Yglesias is not saying the budget deficit shouldn’t be cut, and he’s not arguing that it’s impossible to get a fair tax-hikes-for-spending-cuts trade from the GOP. Instead, he’s making a political point that I’ve considered on and off for the last decade. The argument, in a nutshell, is that Republicans don’t actually care about deficits. They will invoke deficits during Democratic administrations as a way of limiting social spending, but they will fiercely oppose Democratic initiatives that reduce deficits (like Bill Clinton’s 1993 deficit plan or the Affordable Care Act). And then when they control the government, they will pass huge, deficit-financed tax cuts of their own.

If you accept that premise, then it’s pretty pointless for a Democrat to trade off spending for revenue. All you’re doing is finishing the “starve the beast” project that Republicans can’t do on their own.

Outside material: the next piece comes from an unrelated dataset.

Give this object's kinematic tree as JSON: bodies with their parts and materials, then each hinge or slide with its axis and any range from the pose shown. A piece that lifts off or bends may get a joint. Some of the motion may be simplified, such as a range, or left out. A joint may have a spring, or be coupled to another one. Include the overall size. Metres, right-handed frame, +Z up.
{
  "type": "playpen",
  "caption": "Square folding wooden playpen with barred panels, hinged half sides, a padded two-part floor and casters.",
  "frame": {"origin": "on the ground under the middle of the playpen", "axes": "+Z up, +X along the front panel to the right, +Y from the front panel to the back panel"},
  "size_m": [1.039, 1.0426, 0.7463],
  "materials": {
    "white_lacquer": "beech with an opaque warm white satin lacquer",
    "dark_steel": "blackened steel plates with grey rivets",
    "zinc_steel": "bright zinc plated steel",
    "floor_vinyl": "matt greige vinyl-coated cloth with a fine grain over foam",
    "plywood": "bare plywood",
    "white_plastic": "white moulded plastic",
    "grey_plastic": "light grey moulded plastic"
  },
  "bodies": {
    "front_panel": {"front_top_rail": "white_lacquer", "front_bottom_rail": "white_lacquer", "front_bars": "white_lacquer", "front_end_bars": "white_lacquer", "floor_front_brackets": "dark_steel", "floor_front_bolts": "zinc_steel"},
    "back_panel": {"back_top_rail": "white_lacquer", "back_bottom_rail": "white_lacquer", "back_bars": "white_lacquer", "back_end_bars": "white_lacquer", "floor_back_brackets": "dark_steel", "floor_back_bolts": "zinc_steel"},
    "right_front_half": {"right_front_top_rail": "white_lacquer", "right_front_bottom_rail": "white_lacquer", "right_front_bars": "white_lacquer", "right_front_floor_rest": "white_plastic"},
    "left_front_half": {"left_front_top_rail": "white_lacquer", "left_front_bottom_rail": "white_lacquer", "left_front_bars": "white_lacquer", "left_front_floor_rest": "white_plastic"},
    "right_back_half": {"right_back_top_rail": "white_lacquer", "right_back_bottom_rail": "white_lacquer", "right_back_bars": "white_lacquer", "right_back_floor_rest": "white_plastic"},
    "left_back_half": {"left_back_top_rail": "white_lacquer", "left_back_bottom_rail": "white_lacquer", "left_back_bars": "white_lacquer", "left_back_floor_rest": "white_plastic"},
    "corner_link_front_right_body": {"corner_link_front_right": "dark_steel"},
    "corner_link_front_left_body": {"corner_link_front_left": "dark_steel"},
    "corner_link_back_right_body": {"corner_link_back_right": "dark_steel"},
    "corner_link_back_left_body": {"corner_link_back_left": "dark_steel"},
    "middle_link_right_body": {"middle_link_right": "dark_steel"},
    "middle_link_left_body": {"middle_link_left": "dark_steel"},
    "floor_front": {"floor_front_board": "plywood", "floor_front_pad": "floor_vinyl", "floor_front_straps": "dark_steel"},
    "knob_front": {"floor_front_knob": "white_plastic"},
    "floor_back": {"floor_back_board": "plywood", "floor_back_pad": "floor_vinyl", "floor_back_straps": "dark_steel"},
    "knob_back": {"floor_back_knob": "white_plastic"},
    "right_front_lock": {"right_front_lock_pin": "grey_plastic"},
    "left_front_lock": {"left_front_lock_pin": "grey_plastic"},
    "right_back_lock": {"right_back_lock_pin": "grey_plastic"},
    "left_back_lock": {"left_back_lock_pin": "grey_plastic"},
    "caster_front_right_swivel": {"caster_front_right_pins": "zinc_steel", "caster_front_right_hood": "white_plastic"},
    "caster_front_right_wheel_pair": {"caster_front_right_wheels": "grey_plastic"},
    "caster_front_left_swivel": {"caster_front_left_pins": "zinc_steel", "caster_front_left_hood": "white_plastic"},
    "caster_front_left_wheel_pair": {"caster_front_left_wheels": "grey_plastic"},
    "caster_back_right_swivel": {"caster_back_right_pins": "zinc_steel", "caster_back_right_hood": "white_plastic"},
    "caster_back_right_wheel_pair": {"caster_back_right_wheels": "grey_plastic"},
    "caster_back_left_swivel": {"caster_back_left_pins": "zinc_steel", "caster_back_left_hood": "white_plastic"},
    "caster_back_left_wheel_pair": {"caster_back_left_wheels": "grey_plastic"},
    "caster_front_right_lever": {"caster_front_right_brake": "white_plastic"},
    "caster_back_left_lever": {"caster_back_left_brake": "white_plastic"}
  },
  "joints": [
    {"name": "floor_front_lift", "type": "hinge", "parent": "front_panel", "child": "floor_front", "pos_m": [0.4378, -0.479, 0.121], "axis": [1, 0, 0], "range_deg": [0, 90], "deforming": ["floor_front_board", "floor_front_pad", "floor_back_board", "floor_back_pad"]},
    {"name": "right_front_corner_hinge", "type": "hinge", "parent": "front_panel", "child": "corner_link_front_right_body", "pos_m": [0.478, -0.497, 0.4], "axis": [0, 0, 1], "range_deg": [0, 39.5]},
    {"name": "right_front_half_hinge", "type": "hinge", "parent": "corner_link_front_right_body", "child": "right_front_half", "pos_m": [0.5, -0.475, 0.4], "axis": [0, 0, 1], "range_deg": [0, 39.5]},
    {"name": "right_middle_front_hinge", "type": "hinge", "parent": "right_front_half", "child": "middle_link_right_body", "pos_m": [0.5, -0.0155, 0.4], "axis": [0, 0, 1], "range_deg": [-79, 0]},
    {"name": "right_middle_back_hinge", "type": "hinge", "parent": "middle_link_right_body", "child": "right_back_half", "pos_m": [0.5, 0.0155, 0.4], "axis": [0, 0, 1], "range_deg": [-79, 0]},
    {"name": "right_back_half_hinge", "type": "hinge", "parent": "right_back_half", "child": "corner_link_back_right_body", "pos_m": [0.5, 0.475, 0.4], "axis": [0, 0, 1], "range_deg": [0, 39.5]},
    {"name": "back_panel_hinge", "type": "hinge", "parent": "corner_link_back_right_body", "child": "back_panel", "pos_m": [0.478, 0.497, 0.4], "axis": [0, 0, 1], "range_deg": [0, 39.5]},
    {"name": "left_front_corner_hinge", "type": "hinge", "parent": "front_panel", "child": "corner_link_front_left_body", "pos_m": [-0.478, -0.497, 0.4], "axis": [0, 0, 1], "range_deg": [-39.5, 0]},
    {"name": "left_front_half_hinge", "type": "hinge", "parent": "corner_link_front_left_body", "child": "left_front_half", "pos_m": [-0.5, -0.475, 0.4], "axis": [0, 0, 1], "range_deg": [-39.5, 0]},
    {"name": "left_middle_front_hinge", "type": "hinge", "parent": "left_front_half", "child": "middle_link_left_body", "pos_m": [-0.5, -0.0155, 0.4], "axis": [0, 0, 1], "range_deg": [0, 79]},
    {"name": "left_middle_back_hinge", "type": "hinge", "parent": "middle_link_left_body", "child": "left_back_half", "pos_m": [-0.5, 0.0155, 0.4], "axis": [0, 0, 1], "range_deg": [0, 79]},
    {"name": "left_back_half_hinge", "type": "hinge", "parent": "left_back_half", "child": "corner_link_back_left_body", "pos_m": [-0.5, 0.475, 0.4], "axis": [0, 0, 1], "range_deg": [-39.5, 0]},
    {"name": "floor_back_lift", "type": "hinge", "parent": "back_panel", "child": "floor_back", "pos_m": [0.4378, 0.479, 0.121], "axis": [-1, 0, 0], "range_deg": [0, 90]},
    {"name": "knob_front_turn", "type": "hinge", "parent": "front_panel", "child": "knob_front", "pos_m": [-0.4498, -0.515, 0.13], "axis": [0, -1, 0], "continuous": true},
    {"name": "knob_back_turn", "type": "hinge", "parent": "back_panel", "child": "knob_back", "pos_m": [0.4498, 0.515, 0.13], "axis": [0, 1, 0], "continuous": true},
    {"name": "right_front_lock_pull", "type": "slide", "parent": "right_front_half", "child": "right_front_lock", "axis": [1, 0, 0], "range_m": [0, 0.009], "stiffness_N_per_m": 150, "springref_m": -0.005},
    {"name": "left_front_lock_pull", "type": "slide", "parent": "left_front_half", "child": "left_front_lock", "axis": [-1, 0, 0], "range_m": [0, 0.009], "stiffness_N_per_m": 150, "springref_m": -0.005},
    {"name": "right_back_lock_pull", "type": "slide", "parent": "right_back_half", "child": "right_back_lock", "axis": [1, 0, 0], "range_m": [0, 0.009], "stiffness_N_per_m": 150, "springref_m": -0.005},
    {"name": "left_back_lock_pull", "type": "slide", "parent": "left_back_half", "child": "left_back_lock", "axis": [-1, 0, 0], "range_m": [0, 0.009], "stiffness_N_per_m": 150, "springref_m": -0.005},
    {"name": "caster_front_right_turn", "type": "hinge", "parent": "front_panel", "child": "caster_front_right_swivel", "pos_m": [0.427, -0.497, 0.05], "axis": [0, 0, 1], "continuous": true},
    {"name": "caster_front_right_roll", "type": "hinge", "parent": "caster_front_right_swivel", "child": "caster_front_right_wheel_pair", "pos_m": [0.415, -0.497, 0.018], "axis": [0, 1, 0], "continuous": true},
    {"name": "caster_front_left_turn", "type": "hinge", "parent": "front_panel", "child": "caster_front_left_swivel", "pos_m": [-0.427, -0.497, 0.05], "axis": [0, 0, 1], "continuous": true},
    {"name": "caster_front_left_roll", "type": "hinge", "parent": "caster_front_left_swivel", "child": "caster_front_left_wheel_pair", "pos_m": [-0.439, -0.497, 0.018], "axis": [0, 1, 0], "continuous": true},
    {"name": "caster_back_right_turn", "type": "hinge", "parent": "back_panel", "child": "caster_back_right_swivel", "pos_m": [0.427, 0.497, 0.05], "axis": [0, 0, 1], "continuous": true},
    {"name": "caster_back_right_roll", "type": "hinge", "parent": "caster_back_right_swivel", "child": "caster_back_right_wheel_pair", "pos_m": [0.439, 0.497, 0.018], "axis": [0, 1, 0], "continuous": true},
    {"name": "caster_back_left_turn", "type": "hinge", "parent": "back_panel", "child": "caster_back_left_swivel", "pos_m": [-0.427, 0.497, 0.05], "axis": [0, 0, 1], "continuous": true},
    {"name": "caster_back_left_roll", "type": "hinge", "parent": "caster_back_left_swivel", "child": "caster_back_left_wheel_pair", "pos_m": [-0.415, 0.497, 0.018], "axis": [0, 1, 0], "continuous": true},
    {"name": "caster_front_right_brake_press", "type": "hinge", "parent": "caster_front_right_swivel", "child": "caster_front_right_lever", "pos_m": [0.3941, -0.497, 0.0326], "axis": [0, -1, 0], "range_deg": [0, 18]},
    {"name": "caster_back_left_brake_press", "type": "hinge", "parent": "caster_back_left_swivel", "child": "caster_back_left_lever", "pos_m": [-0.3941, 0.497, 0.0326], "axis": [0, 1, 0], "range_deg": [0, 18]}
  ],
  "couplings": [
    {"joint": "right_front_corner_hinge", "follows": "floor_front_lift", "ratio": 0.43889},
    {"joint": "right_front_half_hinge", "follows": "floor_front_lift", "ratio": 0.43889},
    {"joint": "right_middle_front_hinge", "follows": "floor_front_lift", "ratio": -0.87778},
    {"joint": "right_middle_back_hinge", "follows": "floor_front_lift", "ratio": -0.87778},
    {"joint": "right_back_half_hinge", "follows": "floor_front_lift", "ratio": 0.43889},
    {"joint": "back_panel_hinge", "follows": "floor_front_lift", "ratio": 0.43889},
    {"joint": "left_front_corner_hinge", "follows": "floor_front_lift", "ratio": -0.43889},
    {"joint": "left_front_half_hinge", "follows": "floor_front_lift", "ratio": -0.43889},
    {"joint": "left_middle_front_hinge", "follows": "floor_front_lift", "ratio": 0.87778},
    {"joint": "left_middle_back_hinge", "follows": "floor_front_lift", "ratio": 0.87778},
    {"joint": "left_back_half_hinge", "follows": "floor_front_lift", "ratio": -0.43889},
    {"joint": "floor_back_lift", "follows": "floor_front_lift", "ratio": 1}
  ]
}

This certainly has proven true in recent years. Over the last few years of the Clinton administration, liberals debated whether it made sense to use the budding surplus to pay down the national debt or to enact new spending initiatives (or, more accurately, enact a mix of new spending initiatives and new tax cuts, the latter of which was needed to obtain GOP votes.) I wrote a long piece arguing for the former. I still think the economics of the argument got it right. But the politics turned out to be a total disaster. Preserving the budget surplus just gave the Republicans more room to enact huge tax cuts when they took power in 2001.

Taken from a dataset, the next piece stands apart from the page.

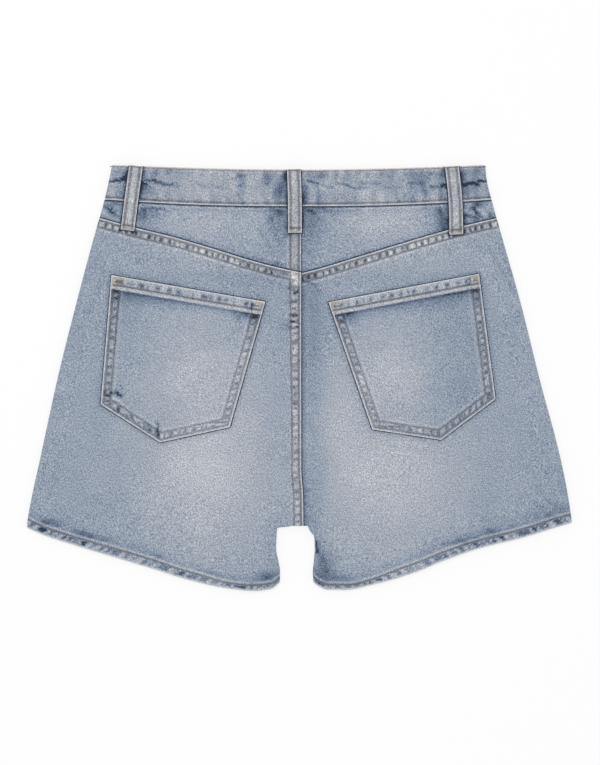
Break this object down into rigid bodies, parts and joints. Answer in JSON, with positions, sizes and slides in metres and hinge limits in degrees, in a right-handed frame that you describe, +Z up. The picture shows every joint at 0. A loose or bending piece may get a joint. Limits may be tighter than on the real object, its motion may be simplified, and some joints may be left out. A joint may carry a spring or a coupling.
{
  "type": "denim shorts",
  "caption": "Denim shorts laid flat, back side up: buttoned waistband with belt loops, shaped yokes, seat panels with patch pockets and turned leg hems.",
  "frame": {"origin": "under the middle of the laid garment, on the surface it rests on", "axes": "+Y towards the waist, +X towards the wearer's right, +Z up off the surface, out of the garment's back"},
  "size_m": [0.5452, 0.4256, 0.0112],
  "materials": {
    "denim": "washed light blue cotton twill, matt",
    "zip_tape": "woven tape, matt",
    "copper": "aged copper, satin"
  },
  "bodies": {
    "root": {"waistband": "denim", "yoke_left": "denim", "yoke_right": "denim", "back_left": "denim", "back_right": "denim", "front_left": "denim", "front_right": "denim", "pocket_left": "denim", "pocket_right": "denim", "loop_left": "denim", "loop_centre": "denim", "loop_right": "denim", "fly_shield": "denim", "fly_zip": "zip_tape", "button": "copper"}
  },
  "joints": []
}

There’s a strong case that this still holds true now. Republicans complain constantly about the deficit, just as they did under Clinton, but there’s no reason to think they mean it as anything other than a proxy for fears about runaway big government, just as they did then.

On the other hand, Yglesias is calling this a “law” when it’s really more of a pattern. The pattern depends not only on Republicans continuing their recent form, which is likely, but also on them regaining full control of government fairly soon, which may or may not happen. (The Bush tax cuts required the shameful cooperation of a handful of Senate Democrats, who have grown more partisan in the intervening years in part because their cooperation with Bush failed so utterly.) And in the meantime, a deal to reduce the deficit over the next decade does help clear the decks for the rest of Obama’s term in an immeasurable but probably real way.

So I still find the “do something about the deficit” argument more compelling. But the objection that a deficit deal may just clear the way for the Rubio tax cuts is haunting enough to take seriously.